Hardliner cleric Ayatollah Mohammad Taqi Mesbah Yazdi has also expressed concern over the weakening of religious beliefs among Iranian youths.

In recent years, Khamenei has been increasingly concerned about what he has perceived as a change in young Iranians' lifestyle as the outcome of "enemy's plots." He said in September 2016 that "The enemies have infiltrated the country and have been networking using sexual attractions to make Iranian youths think in the same way that Americans think."

The chairman of the Islamic Propagation Organization on Friday attributed the change in Iranians' lifestyle to "the invasion of Iranian society by liberalist plots." He charged that "There are NGO's in Iran that propagate rearing children based on Freud's ideas and work on empowerment of women like Western women," adding that this has disrupted “the balance” in the Iranian society.

He also said that this was proof of "Western influence and infiltration" in Iran.

However, Iran's answer to the modern crisis is overtly traditional: Increasing the number of Islamic associations.

The statistics offered by the organization less than two years ago indicated there were more than 19,000 religious associations, 162 religious cultural centers and 715 eulogists preaching Islamic Republic values only in the greater Tehran.

The state subsidizes these groups and seminaries with hundreds of million of dollars annually.
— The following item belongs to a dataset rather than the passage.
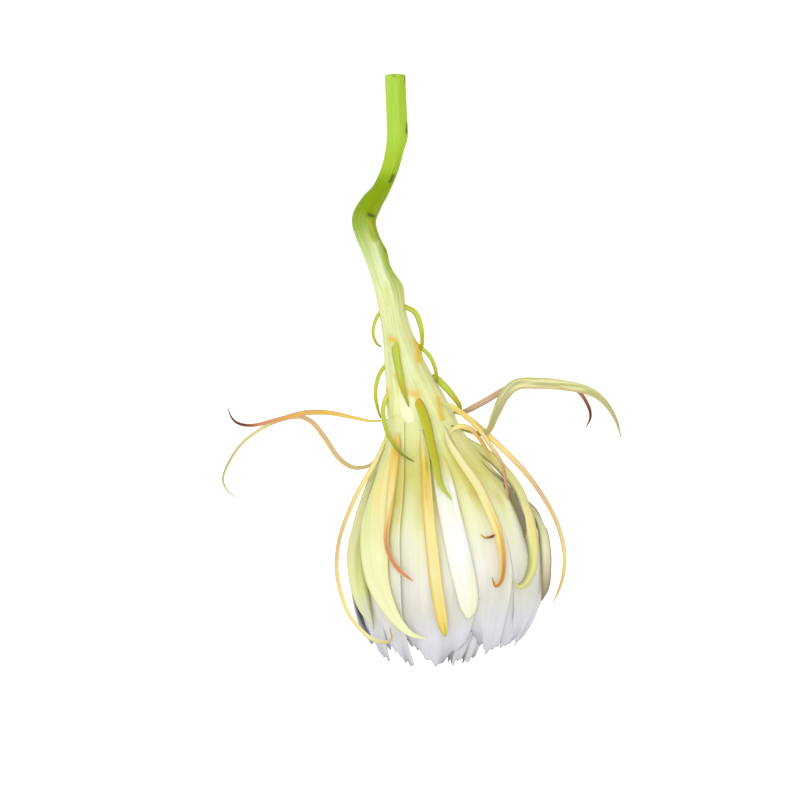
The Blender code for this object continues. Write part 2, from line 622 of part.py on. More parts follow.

A conservative ayatollah said this week government outlays for religious groups have been slashed due to economic crisis made worse by U.S. sanctions

Meanwhile, Iran's state TV airs several programs on several dozen channels, featuring young clerics, who insist that something is wrong, as they perceive, about young Iranians' lifestyle, but do not offer any solution other than segregation between young men and women, forgetting that segregation goes against bringing about any rise, right or wrong, in the number of population. It takes two to tango.